'Limited Connectivity'

Last September I bought a Medion laptop with wireless LAN. I linked it up with a Linksys WAG160N router. Right from the start I had problems with initial connection to the internet. The router is always on but when I re-booted the laptop it rarely connected to the internet - giving me the message "Limited Connectivity". The only way I could resolve the issue was by re-booting the router and the connection was then established. Bloody nuisance when I used the laptop downstairs and the router is in a spare bedroom upstairs!

I spent many happy hours trying to resolve this issue with Medion customer support, Linksys customer support, and via this NG. None of the suggested solutions ever worked.

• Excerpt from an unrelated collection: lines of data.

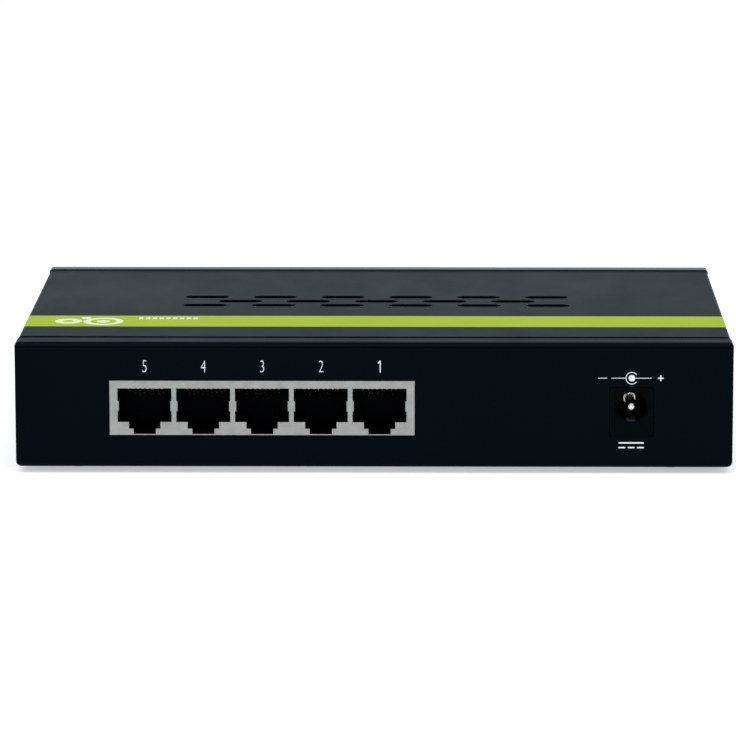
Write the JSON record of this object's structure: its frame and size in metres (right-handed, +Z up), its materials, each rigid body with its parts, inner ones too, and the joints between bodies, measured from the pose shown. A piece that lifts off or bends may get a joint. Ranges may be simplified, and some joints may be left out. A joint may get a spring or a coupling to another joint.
{
  "type": "desktop network switch",
  "caption": "Flat folded-steel desktop network switch with a row of shielded modular ports and a round power inlet on one long side and a bezel with indicator windows on the other.",
  "frame": {"origin": "centre of the footprint, on the plane the rubber feet rest on", "axes": "+X to the right when looking at the port panel, -Y out of the port panel, +Y out of the front bezel, +Z up"},
  "size_m": [0.154, 0.0962, 0.0289],
  "materials": {
    "case_paint": "satin dark slate powder coat",
    "bezel_plastic": "moulded black, satin gloss",
    "black_screw": "black oxide",
    "label_film": "plain silver-white film",
    "board_laminate": "green solder mask",
    "plated_steel": "zinc plated",
    "jack_plastic": "moulded black",
    "tinned_shield": "tinned sheet",
    "clear_guide": "clear moulding",
    "lamp_chip": "clear epoxy",
    "pin_nickel": "nickel plated",
    "spring_nickel": "nickel plated",
    "chip_epoxy": "black epoxy",
    "module_epoxy": "black epoxy",
    "pad_silicone": "soft silicone",
    "sink_aluminium": "anodised",
    "can_steel": "drawn can",
    "can_aluminium": "drawn can",
    "ferrite": "ferrite",
    "component_ceramic": "ceramic",
    "carrier_plastic": "moulded black",
    "contact_gold": "gold plated",
    "foot_rubber": "matte"
  },
  "bodies": {
    "case": {"base_tray": "case_paint", "board_screws": "plated_steel", "board_standoffs": "plated_steel", "chip_components": "component_ceramic", "circuit_board": "board_laminate", "cover_screws": "black_screw", "crystal": "can_steel", "electrolytic_capacitors": "can_aluminium", "foot_front_left": "foot_rubber", "foot_front_right": "foot_rubber", "foot_rear_left": "foot_rubber", "foot_rear_right": "foot_rubber", "front_bezel": "bezel_plastic", "heatsink": "sink_aluminium", "memory_chip": "chip_epoxy", "port_1_contact_carrier": "carrier_plastic", "port_1_leads": "contact_gold", "port_1_light_pipe": "clear_guide", "port_1_magnetics": "module_epoxy", "port_2_contact_carrier": "carrier_plastic", "port_2_leads": "contact_gold", "port_2_light_pipe": "clear_guide", "port_2_magnetics": "module_epoxy", "port_3_contact_carrier": "carrier_plastic", "port_3_leads": "contact_gold", "port_3_light_pipe": "clear_guide", "port_3_magnetics": "module_epoxy", "port_4_contact_carrier": "carrier_plastic", "port_4_leads": "contact_gold", "port_4_light_pipe": "clear_guide", "port_4_magnetics": "module_epoxy", "port_5_contact_carrier": "carrier_plastic", "port_5_leads": "contact_gold", "port_5_light_pipe": "clear_guide", "port_5_magnetics": "module_epoxy", "port_housing": "jack_plastic", "port_shield": "tinned_shield", "power_inductor": "ferrite", "power_jack_housing": "jack_plastic", "power_jack_pin": "pin_nickel", "power_jack_terminals": "pin_nickel", "power_light_pipe": "clear_guide", "status_lamps": "lamp_chip", "switch_chip": "chip_epoxy", "thermal_pad": "pad_silicone", "top_cover": "case_paint", "underside_label": "label_film", "voltage_regulators": "chip_epoxy"},
    "port_1_contacts": {"port_1_contacts": "contact_gold"},
    "port_2_contacts": {"port_2_contacts": "contact_gold"},
    "port_3_contacts": {"port_3_contacts": "contact_gold"},
    "port_4_contacts": {"port_4_contacts": "contact_gold"},
    "port_5_contacts": {"port_5_contacts": "contact_gold"},
    "inlet_spring": {"power_jack_spring": "spring_nickel"}
  },
  "joints": [
    {"name": "port_1_contacts_flex", "type": "hinge", "parent": "case", "child": "port_1_contacts", "pos_m": [0.0012, -0.0452, 0.01815], "axis": [1, 0, 0], "range_deg": [0, 11], "stiffness_Nm_per_rad": 0.05},
    {"name": "port_2_contacts_flex", "type": "hinge", "parent": "case", "child": "port_2_contacts", "pos_m": [-0.0114, -0.0452, 0.01815], "axis": [1, 0, 0], "range_deg": [0, 11], "stiffness_Nm_per_rad": 0.05},
    {"name": "port_3_contacts_flex", "type": "hinge", "parent": "case", "child": "port_3_contacts", "pos_m": [-0.024, -0.0452, 0.01815], "axis": [1, 0, 0], "range_deg": [0, 11], "stiffness_Nm_per_rad": 0.05},
    {"name": "port_4_contacts_flex", "type": "hinge", "parent": "case", "child": "port_4_contacts", "pos_m": [-0.0366, -0.0452, 0.01815], "axis": [1, 0, 0], "range_deg": [0, 11], "stiffness_Nm_per_rad": 0.05},
    {"name": "port_5_contacts_flex", "type": "hinge", "parent": "case", "child": "port_5_contacts", "pos_m": [-0.0492, -0.0452, 0.01815], "axis": [1, 0, 0], "range_deg": [0, 11], "stiffness_Nm_per_rad": 0.05},
    {"name": "inlet_spring_flex", "type": "hinge", "parent": "case", "child": "inlet_spring", "pos_m": [0.0552, -0.0361, 0.0104], "axis": [1, 0, 0], "range_deg": [0, 4.5], "stiffness_Nm_per_rad": 0.05}
  ]
}
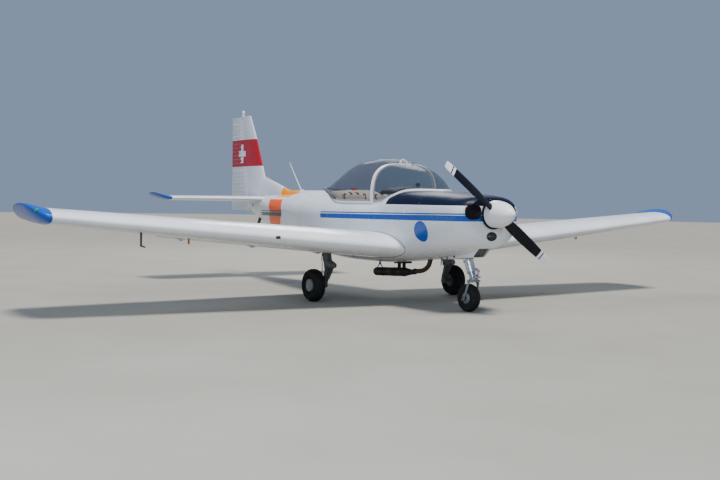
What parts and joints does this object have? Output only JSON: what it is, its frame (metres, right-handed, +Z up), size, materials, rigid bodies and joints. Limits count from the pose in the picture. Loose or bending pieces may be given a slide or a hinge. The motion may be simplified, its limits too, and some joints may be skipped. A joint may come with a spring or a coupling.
{
  "type": "light aircraft",
  "caption": "Low-wing light training aircraft with a tricycle gear, a sliding bubble canopy and side-by-side seats; the surfaces, wheels, canopy and propeller move.",
  "frame": {"origin": "on the ground under the middle of the aircraft's bounding box: half-way between spinner tip and rudder, and half-way between the wing tips", "axes": "+X forward to the propeller, +Y to the left (port) wing tip, +Z up"},
  "size_m": [7.5, 9.75, 2.8004],
  "materials": {
    "white_paint": "gloss",
    "white_tail_paint": "gloss",
    "white_composite": "gloss",
    "blue_composite": "gloss",
    "frame_white": "gloss",
    "black_paint": "satin",
    "spinner_white": "gloss",
    "engine_grey": "satin",
    "gear_grey": "satin",
    "rim_grey": "satin",
    "bright_steel": "satin",
    "sooty_steel": "matte",
    "tyre_black": "matte",
    "clear_glazing": "gloss",
    "lamp_glass": "gloss",
    "black_trim": "matte",
    "beige_trim": "matte",
    "beige_leather": "satin"
  },
  "bodies": {
    "airframe": {"fuselage_shell": "white_paint", "spine_fairing": "white_tail_paint", "cowling_upper": "white_composite", "cowling_lower": "white_composite", "engine_block": "engine_grey", "wing_left": "white_paint", "wing_right": "white_paint", "wing_tip_left": "blue_composite", "wing_tip_right": "blue_composite", "tailplane_left": "white_tail_paint", "tailplane_right": "white_tail_paint", "tailplane_tip_left": "blue_composite", "tailplane_tip_right": "blue_composite", "fin": "white_tail_paint", "fin_top_light": "lamp_glass", "canopy_track_left": "bright_steel", "canopy_track_right": "bright_steel", "windshield_glass": "clear_glazing", "windshield_frame": "frame_white", "instrument_panel": "black_trim", "rear_shelf": "beige_trim", "centre_console": "black_trim", "seat_left": "beige_leather", "seat_right": "beige_leather", "stick_left": "black_trim", "stick_right": "black_trim", "main_leg_left": "gear_grey", "main_leg_right": "gear_grey", "nose_leg": "bright_steel", "exhaust": "sooty_steel", "antenna": "white_composite", "tail_skid": "black_paint", "pitot_tube": "bright_steel", "landing_light": "lamp_glass"},
    "propeller_and_spinner": {"propeller": "black_paint", "spinner": "spinner_white"},
    "canopy": {"canopy_glass": "clear_glazing", "canopy_frame": "frame_white"},
    "left_main_wheel": {"main_left_wheel": "rim_grey", "main_left_tyre": "tyre_black"},
    "right_main_wheel": {"main_right_wheel": "rim_grey", "main_right_tyre": "tyre_black"},
    "nose_fork_body": {"nose_fork": "frame_white"},
    "nose_wheel_body": {"nose_wheel": "rim_grey", "nose_tyre": "tyre_black"},
    "rudder_body": {"rudder": "white_tail_paint"},
    "left_elevator": {"elevator_left": "white_tail_paint"},
    "right_elevator": {"elevator_right": "white_tail_paint"},
    "left_aileron": {"aileron_left": "white_paint"},
    "right_aileron": {"aileron_right": "white_paint"},
    "left_flap": {"flap_left": "white_paint"},
    "right_flap": {"flap_right": "white_paint"}
  },
  "joints": [
    {"name": "propeller_spin", "type": "hinge", "parent": "airframe", "child": "propeller_and_spinner", "pos_m": [3.468, 0, 1.175], "axis": [1, 0, 0], "continuous": true},
    {"name": "canopy_slide", "type": "slide", "parent": "airframe", "child": "canopy", "axis": [-1, 0, 0], "range_m": [0, 0.64]},
    {"name": "left_wheel_spin", "type": "hinge", "parent": "airframe", "child": "left_main_wheel", "pos_m": [1.18, 1.125, 0.21], "axis": [0, 1, 0], "continuous": true},
    {"name": "right_wheel_spin", "type": "hinge", "parent": "airframe", "child": "right_main_wheel", "pos_m": [1.18, -1.125, 0.21], "axis": [0, 1, 0], "continuous": true},
    {"name": "rudder_hinge", "type": "hinge", "parent": "airframe", "child": "rudder_body", "pos_m": [-3, 0, 1.1], "axis": [-0.2195, 0, 0.9756], "range_deg": [-28, 28]},
    {"name": "nose_steer", "type": "hinge", "parent": "airframe", "child": "nose_fork_body", "pos_m": [3.05, 0, 0.38], "axis": [-0.4246, 0, 0.9054], "range_deg": [-20, 20]},
    {"name": "nose_wheel_spin", "type": "hinge", "parent": "nose_fork_body", "child": "nose_wheel_body", "pos_m": [2.96, 0, 0.168], "axis": [0, 1, 0], "continuous": true},
    {"name": "left_elevator_hinge", "type": "hinge", "parent": "airframe", "child": "left_elevator", "pos_m": [-2.862, 0.9, 1.3], "axis": [0, 1, 0], "range_deg": [-20, 25]},
    {"name": "right_elevator_hinge", "type": "hinge", "parent": "airframe", "child": "right_elevator", "pos_m": [-2.862, -0.9, 1.3], "axis": [0, 1, 0], "range_deg": [-20, 25]},
    {"name": "left_aileron_hinge", "type": "hinge", "parent": "airframe", "child": "left_aileron", "pos_m": [0.98605, 3.062, 0.92493], "axis": [0.0592, 0.9943, 0.0886], "range_deg": [-17, 17]},
    {"name": "right_aileron_hinge", "type": "hinge", "parent": "airframe", "child": "right_aileron", "pos_m": [0.98605, -3.062, 0.92493], "axis": [-0.0592, 0.9943, -0.0886], "range_deg": [-17, 17]},
    {"name": "left_flap_hinge", "type": "hinge", "parent": "airframe", "child": "left_flap", "pos_m": [0.87234, 0.622, 0.58176], "axis": [-0.0561, -0.9936, -0.0982], "range_deg": [-10, 25]},
    {"name": "right_flap_hinge", "type": "hinge", "parent": "airframe", "child": "right_flap", "pos_m": [0.87234, -0.622, 0.58176], "axis": [0.0561, -0.9936, 0.0982], "range_deg": [-10, 25]}
  ],
  "couplings": [
    {"joint": "nose_steer", "follows": "rudder_hinge", "ratio": -0.7},
    {"joint": "right_elevator_hinge", "follows": "left_elevator_hinge", "ratio": 1},
    {"joint": "right_aileron_hinge", "follows": "left_aileron_hinge", "ratio": -1},
    {"joint": "right_flap_hinge", "follows": "left_flap_hinge", "ratio": 1}
  ]
}
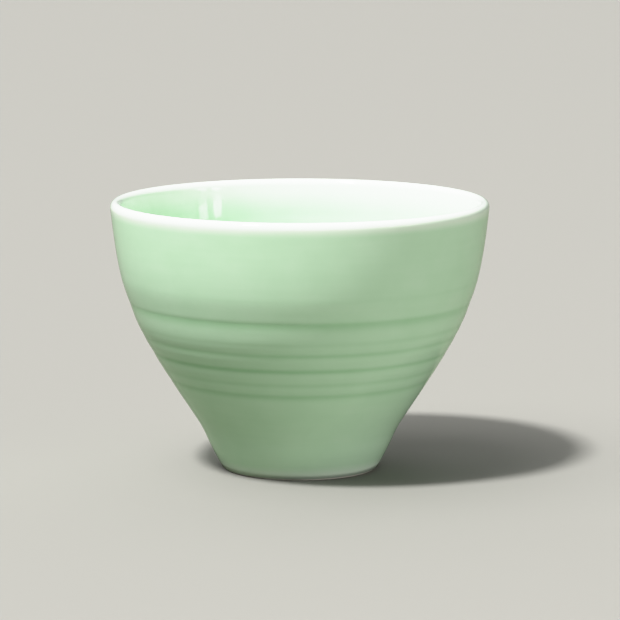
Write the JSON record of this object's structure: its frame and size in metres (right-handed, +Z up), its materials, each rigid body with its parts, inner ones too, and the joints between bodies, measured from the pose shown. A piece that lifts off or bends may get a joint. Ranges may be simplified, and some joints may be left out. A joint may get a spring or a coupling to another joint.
{
  "type": "rice bowl",
  "caption": "Deep glazed porcelain rice bowl that flares from a narrow turned foot to a plain rounded lip, with fine turned lines around the lower wall.",
  "frame": {"origin": "centre of the foot ring on the table plane", "axes": "+Z up along the bowl's axis of revolution; the bowl is round, so +X and +Y are free"},
  "size_m": [0.112, 0.112, 0.08],
  "materials": {
    "porcelain": "matte",
    "celadon": "gloss"
  },
  "bodies": {
    "root": {"porcelain_body": "porcelain", "celadon_glaze": "celadon", "foot_well_glaze": "celadon"}
  },
  "joints": []
}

A few days ago I happed to visit Medion's online customer support and had a scroll through their FAQs. There it was : "My Vista laptop will not connect to my Wi-Fi router?"

The solution:

Click Start.

In the Start search type net.

Left click Network and sharing centre.

On the left hand side of the window click Manage network connections.

Right click on Wlan card. Left click on Properties.

Remove the tick from the box that is located next to TCP/IPv6.

left click ok.

Restart computer.

I did that and problem solved. My laptop now connects to the router and the internet the moment it boots up! So why didn't any of the customer support bods at either Medion or Linksys come up with this solution?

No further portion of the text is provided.